As noted, select scans can also perform automatic or manual classification of scanned assets, depending on the organization’s existing Purview classifications. These classifications include over 200 built-in classifications including driver’s license, passport number, credit card number, and ABA routing numbers. Custom classifications can be specified using a custom regular expression.
Data Map currently offers two features in preview: data map history and sensitivity labeling.
Unified Catalog
The latter phases of Purview Data Governance involve using Unified Catalog for the definition of data products, managing access to those data products, and their health management.
Data Curation
The data curation process involves the definition of data products and adding the assets they offer.
As a part of data curation, the organization will specify what type of data is available, and add data assets. These assets could include a dataset, an analytics model, master or reference data, or ML training data.

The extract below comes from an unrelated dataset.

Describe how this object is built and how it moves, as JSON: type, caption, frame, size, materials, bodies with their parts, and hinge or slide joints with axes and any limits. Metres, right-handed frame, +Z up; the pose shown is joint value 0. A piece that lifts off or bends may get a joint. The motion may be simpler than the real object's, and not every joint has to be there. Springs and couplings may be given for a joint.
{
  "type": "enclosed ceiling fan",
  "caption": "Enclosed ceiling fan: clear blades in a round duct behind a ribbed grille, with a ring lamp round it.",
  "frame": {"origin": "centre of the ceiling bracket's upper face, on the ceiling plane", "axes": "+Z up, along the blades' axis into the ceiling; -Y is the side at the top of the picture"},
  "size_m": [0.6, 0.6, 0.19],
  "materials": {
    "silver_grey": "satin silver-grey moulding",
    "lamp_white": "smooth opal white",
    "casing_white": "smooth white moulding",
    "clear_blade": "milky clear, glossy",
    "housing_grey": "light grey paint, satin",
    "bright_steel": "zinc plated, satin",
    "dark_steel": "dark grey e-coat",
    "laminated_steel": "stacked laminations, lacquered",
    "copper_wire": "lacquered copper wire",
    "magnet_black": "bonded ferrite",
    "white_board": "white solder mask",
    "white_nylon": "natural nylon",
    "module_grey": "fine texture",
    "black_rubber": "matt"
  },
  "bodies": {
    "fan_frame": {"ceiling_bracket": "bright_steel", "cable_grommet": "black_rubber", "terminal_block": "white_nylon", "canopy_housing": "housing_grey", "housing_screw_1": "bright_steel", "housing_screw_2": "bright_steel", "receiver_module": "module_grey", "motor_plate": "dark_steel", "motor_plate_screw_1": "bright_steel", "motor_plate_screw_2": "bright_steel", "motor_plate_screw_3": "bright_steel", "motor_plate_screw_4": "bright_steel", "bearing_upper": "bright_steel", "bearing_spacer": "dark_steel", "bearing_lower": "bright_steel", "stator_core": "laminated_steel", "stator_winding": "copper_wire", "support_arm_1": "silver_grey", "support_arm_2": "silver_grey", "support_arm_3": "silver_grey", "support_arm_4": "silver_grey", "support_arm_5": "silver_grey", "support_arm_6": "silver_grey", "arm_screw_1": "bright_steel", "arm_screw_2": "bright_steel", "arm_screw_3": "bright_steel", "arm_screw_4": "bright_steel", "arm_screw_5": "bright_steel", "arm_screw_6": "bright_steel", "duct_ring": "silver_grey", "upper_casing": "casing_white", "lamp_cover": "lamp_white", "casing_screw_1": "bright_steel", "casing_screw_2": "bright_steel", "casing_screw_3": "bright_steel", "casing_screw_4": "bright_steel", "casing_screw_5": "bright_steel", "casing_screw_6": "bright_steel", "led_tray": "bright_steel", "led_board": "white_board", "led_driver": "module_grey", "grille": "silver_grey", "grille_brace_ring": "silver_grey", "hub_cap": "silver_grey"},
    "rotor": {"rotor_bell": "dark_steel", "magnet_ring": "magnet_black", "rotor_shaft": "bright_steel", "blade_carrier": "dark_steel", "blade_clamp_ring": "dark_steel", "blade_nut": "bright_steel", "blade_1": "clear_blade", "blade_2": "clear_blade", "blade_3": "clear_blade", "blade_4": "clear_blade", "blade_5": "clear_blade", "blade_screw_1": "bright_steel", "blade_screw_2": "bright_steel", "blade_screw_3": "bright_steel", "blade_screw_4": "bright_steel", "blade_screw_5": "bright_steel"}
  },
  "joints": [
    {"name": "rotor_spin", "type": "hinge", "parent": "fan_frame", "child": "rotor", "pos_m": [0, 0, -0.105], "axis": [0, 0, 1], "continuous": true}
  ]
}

Organizations can also optionally link glossary terms (concepts that define the business) and OKRs (objectives and key results that define measurable/trackable business objectives).

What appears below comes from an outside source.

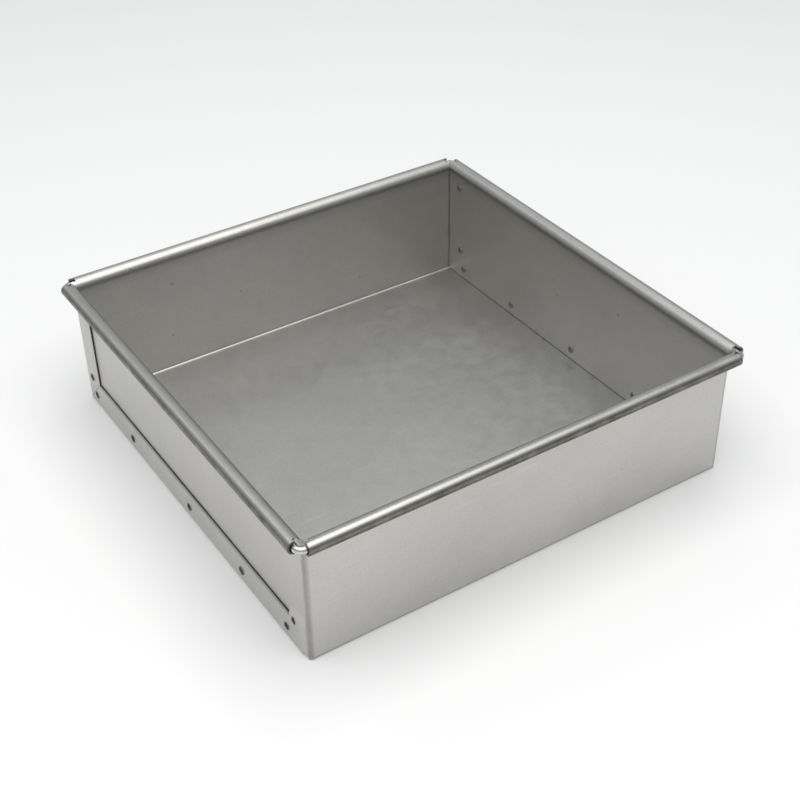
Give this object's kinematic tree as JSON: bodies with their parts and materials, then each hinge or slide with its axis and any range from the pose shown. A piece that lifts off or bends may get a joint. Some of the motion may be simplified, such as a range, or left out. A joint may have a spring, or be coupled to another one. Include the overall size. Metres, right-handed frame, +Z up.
{
  "type": "square cake pan",
  "caption": "Square, straight-sided baking pan folded from one aluminium sheet, with riveted laps and a rim rolled round a wire.",
  "frame": {"origin": "centre of the underside, where the pan rests", "axes": "+Z up out of the pan's mouth; -Y is the front wall; the two lapped and riveted walls face -X and +X"},
  "size_m": [0.2696, 0.2696, 0.078],
  "materials": {
    "sheet_aluminium": "natural mill finish, satin, lightly mottled",
    "rim_wire_steel": "bright drawn wire",
    "rivet_aluminium": "satin, dull bore"
  },
  "bodies": {
    "root": {"pan_sheet": "sheet_aluminium", "rim_wire": "rim_wire_steel", "left_lap_rivet_1": "rivet_aluminium", "left_lap_rivet_2": "rivet_aluminium", "left_lap_rivet_3": "rivet_aluminium", "left_lap_rivet_4": "rivet_aluminium", "left_lap_rivet_5": "rivet_aluminium", "left_ear_rivet": "rivet_aluminium", "left_back_rivet_low": "rivet_aluminium", "left_back_rivet_high": "rivet_aluminium", "right_lap_rivet_1": "rivet_aluminium", "right_lap_rivet_2": "rivet_aluminium", "right_lap_rivet_3": "rivet_aluminium", "right_lap_rivet_4": "rivet_aluminium", "right_lap_rivet_5": "rivet_aluminium", "right_ear_rivet": "rivet_aluminium", "right_back_rivet_low": "rivet_aluminium", "right_back_rivet_high": "rivet_aluminium"}
  },
  "joints": []
}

After the data product has been defined, users can search, browse, or filter across that data product, and the organization can define access management processes for that data product.
Access management includes both managing existing access to the data product and management of incoming data product access requests.
Health Management
Ongoing health management capabilities offered by Purview Data Governance are limited but include management of the following:
- Data access and use
- Data discoverability
- Health observability
- Metadata management
- Data trust (ownership, etc.)
- Value creation (OKRs, etc.).
Master Data Management Requires Partners
Unlike the case with SQL Server, there is no master data management solution included in Purview Data Governance, so organizations must depend on partner solutions. Partner software supported by Purview Data Governance includes the following:
- CluedIn
- Profisee
- Reltio
- Semarchy.
Licensing
Purview Data Governance consists of two sets of complicated licensing:
- Data Catalog (Standard) – Governed assets within Unified Catalog
- Data Health Management – Management of health and quality of data.

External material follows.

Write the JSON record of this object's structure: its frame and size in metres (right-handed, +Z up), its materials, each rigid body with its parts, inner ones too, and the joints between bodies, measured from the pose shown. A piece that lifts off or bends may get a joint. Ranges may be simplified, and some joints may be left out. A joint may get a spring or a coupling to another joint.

There is no charge for assets that exist in Data Map that have not been linked to any governance concepts. Each Data Catalog (Standard) governed asset that exists within Unified Catalog, including tables, views, AI models, semantic models, etc., accrues a charge of US$0.0165 per day (approximately US$0.50 per month).
Data Health Management charges accrue based on the compute cost of the jobs per day that are managing the health and quality of data. These charges are based on DGPUs (data governance processing units). A DGPU is the equivalent of 60 minutes of fully managed compute time taken to produce data management results. DGPU levels include Basic, Standard, or Advanced performance at US$15, US$60, or US$240 per DGPU, respectively.
Directions Recommends
Evaluate first. Organizations considering Purview Data Governance versus third-party offerings should evaluate them against each other to ensure Purview can connect to the range of data sources and offer the features that they require.
Plan carefully. Customers should plan Purview Data Governance prior to deployment (domains, data products, access plans, etc.), as the organization may require consulting help to assemble it.
Monitor costs. Customers should track DGPU costs over time and ensure they are licensing the appropriate tier effectively. Purview Data Governance is an option in the Azure calculator but is challenging to navigate without several months’ worth of existing charges to estimate future costs.
Watch carefully. Customers should be patient when using Purview Data Governance, as the service has changed significantly since Azure Purview first became available and is likely to continue to change in order to emphasize Microsoft’s AI initiatives first.
Resources
Purview Data Governance is described at “Data governance with Microsoft Purview” (Microsoft).